Superintendent offers
plan for education
changes
But Hamamoto opposes local
school boards
In an unprecedented speech to state legislators today, Schools Superintendent Patricia Hamamoto conceded that Hawaii's children aren't getting the education they need, and offered her recipe for change.
"I am not here to defend the status quo," she said. "We have been changing this bureaucracy since the day I was named superintendent two years ago."
Her "State of the Schools" address - the first ever to a joint session of the Legislature - gave the former teacher and principal a chance to respond directly to Gov. Linda Lingle's State of the State speech just two days earlier.
She differed with the governor on the issue of local school boards, but spent most of her time at the Capitol emphasizing common ground and adding some of her own ideas to revamp Hawaii's public schools.
"Too many of our teenagers fail basic eighth grade English and math tests," she said in prepared remarks. "They have little hope of decent-paying jobs ... That is simply not acceptable."
"Education reform in Hawaii is only going to happen at the most basic level - at the school and in the classroom," she said. "I am opposed to additional boards of education that add more layers of bureaucracy between our state school board and the schools. More school boards will not improve student achievement."
Harking back to her time as a teacher at IIima Intermediate and Pearl City High School, and as a principal at McKinley High School, she said she often felt frustrated with the Department of Education bureaucracy and learned to "work around the system."
"Teachers shouldn't have to work around a system ... Principals shouldn't have to work around a system or use personal connections ... The system should work for them," she said.
To accomplish that, she called for several changes that she believes will make a difference at the school level, including some offered by the governor:
-- Empowering principals and school communities by providing more lump-sum funding directly to the schools and giving them the authority and flexibility to decide how funds are spent.

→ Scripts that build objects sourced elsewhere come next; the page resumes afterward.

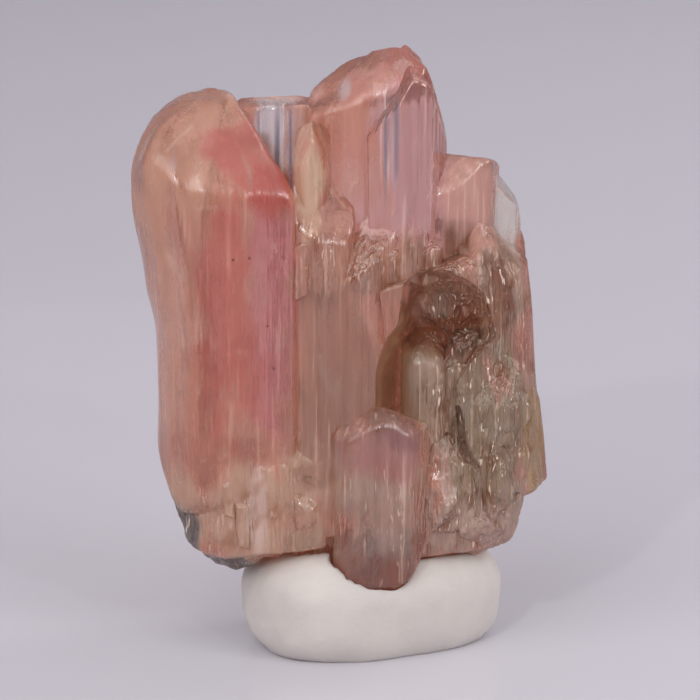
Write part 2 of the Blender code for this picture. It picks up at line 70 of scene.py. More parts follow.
def softNoise(points, scale, seed, octaves=2):
    # A sum of sines along random directions, sin(k . p + phase), varying smoothly between about -1 and 1
    draw = np.random.default_rng(seed)
    count = softWaves["count"]
    total = np.zeros(len(points))
    for octave in range(octaves):
        directions = draw.normal(size=(count, 3))
        directions /= np.linalg.norm(directions, axis=1)[:, None]
        k = directions * (fullTurn / scale * 2 ** octave) * draw.uniform(*softWaves["spread"], (count, 1))
        waves = np.sin(points @ k.T + draw.uniform(0, fullTurn, count))
        total += waves.sum(axis=1) / softWaves["height"] / softWaves["shallower"] ** octave
    return total


def loopPoints(corners, spacing, passes=2):
    # Even steps round a closed outline: the points, outward directions and distance along it. Each pass
    # averages a point with its neighbours, which rounds the corners.
    ends = np.vstack([corners, corners[:1]]).astype(float)
    runs = np.diff(ends, axis=0)
    stations = np.concatenate([[0], np.cumsum(np.hypot(runs[:, 0], runs[:, 1]))])
    along = np.linspace(0, stations[-1], int(stations[-1] / spacing), endpoint=False)
    points = np.stack([np.interp(along, stations, ends[:, axis]) for axis in (0, 1)], axis=1)
    for _ in range(passes):
        points = (np.roll(points, 1, axis=0) + 2 * points + np.roll(points, -1, axis=0)) / 4
    ahead = np.roll(points, -1, axis=0) - np.roll(points, 1, axis=0)
    outward = np.stack([ahead[:, 1], -ahead[:, 0]], axis=1)
    outward /= np.linalg.norm(outward, axis=1)[:, None]
    return points, outward, along


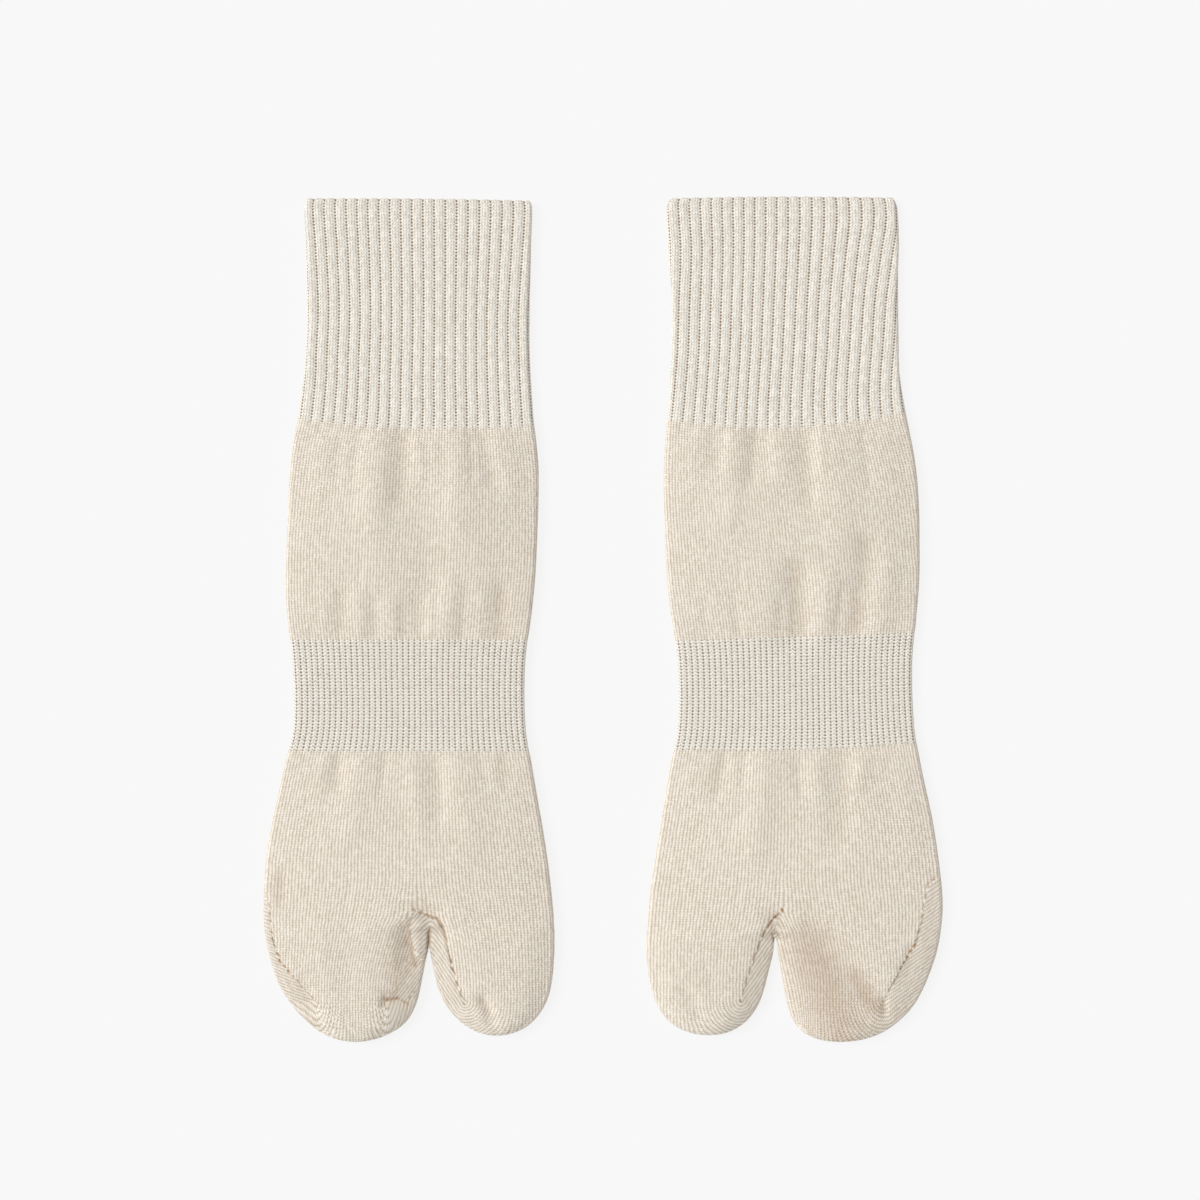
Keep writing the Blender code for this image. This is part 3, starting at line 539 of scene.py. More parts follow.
def parted(sock, x, along, pocket=0):
    """Where a place's wale would lie if the split had not parted the wales."""
    parting = sock.parting
    spread = smooth_step(along, parting.start, parting.end)
    away = x - parting.x
    above = 1 - smooth_step(along, parting.along, sock.fork.along)
    blur = SHARP_PARTING + above * SOFT_PARTING * spread * max(parting.left, parting.right)
    side = away / np.hypot(away, blur) if pocket == 0 else float(pocket)
    left = column(sock.edges, "left", along)
    right = column(sock.edges, "right", along)
    left_share = np.clip((x - left) / (parting.x - left), 0, 1)
    right_share = np.clip((right - x) / (right - parting.x), 0, 1)
    move = spread * np.where(side < 0, parting.left * left_share, parting.right * right_share)
    return x - side * move


def plain_wale(sock, x, along, pocket=0):
    """The wale at a place of the foot, where the wales fan out with its width."""
    x = parted(sock, x, along, pocket)
    left = column(sock.edges, "left", along)
    right = column(sock.edges, "right", along)
    radius = column(HEIGHTS, "fold", along) / 2
    flat = right - left - 2 * radius
    quarter = pi * radius / 2
    return WALES * (quarter + x - left - radius) / (flat + 2 * quarter)


def plain_course(sock, along):
    return (along - sock.courses["band_end"].middle) / PLAIN_COURSE


# %% Wales that turn round a seam's end
FULL_TURN = 0.25           # the inner share of a seam's reach where the turned wales count fully


def seam_x(seam, along):
    """How far across a seam lies at a distance from the mouth."""
    return through([place[1] for place in seam], [place[0] for place in seam], along)


def gore_knit(sock, gore, x, along, pocket):
    """Wale and course beside a seam, and how much they count there."""
    tip_x, tip_along = gore.seam[-1]
    inward = -gore.outward
    across = (x - tip_x) * inward
    down = along - tip_along
    down = np.where(down > 0, down * gore.squash, down)
    lean = radians(90 + gore.lean)
    angle = np.arctan2(down, across) % (2 * pi)
    square = across * cos(lean) + down * sin(lean)
    onward = down * cos(lean) - across * sin(lean)
    radius = np.hypot(across, down)
    below = down >= 0
    turning = below & (angle <= lean)
    beside = (x - seam_x(gore.seam, along)) * gore.outward > 0
    outside = (beside & ~below & (along >= gore.seam[0][1])) | (below & ~turning)
    here = (x - sock.fork.x) * gore.pocket > 0 if pocket == 0 else pocket == gore.pocket
    reach = np.where(turning, radius, square)
    run = np.where(turning, radius * angle, square * lean + onward)
    wale = plain_wale(sock, tip_x + inward * reach, tip_along, gore.pocket)
    course = plain_course(sock, tip_along) + run / PLAIN_COURSE
    fading = 1 - smooth_step(across, gore.reach * FULL_TURN, gore.reach)
    weight = np.where(turning, fading, 0.0)
    return wale, course, np.where(outside, 1.0, weight) * here


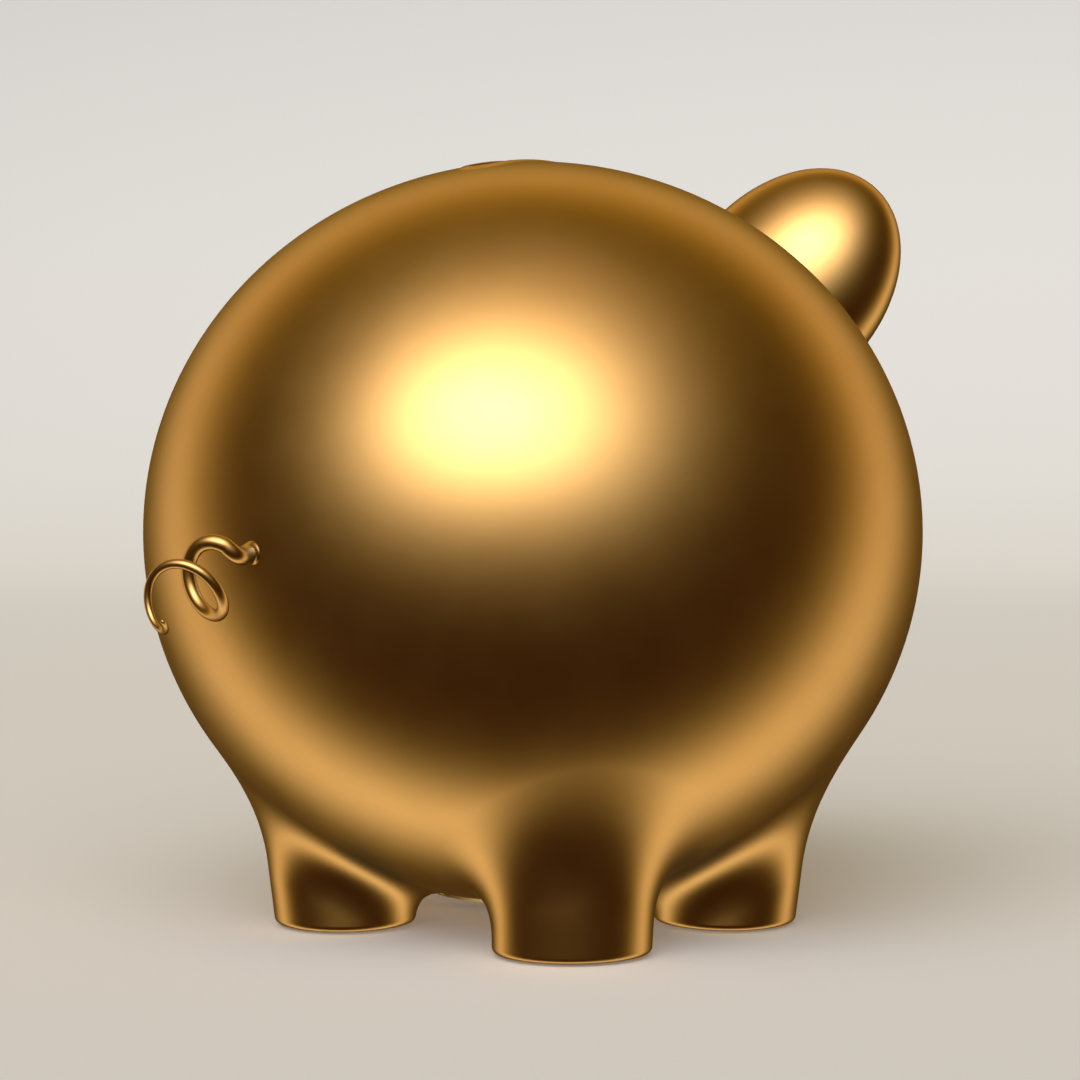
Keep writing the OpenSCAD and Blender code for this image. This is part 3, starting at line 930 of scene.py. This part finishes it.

-- Having an elected board of directors at each school, made up of school and community members, to help make such decisions.
-- Putting principals on contracts that reward top performers with financial and other incentives and move non-performers to another line of work.
-- Having principals work year-round, and giving teachers 11-month contracts, with 10 months of teaching and another month of paid training.
-- Adopting a funding formula that allocates money based on the unique needs of each student and allows school choice.
-- Instituting a common public school calendar that allows more frequent breaks and vacation time for families, and opportunities to train teachers.
-- Unshackling the Department of Education from other state departments.
"Hold me accountable and expect results," she declared. "But first, you must give me the tools and the space to do the job."
The House Republican Caucus objected to having Hamamoto speak because she is an appointed department head, not an elected official. Rep. Chris Halford (R, Makena-Kihei) boycotted the event, calling it "purely partisan and political."
But other legislators said they welcomed Hamamoto's request to address the joint session because education is a top priority, and they valued the chance to hear from an educator rather than a politician.
"Why not have the superintendent share her vision of where she sees the department today and where she wants to take it, and what tools she needs to get her job done?" said House Education Chairman Rep. Roy Takumi (D, Pearl City-Pacific Palisades).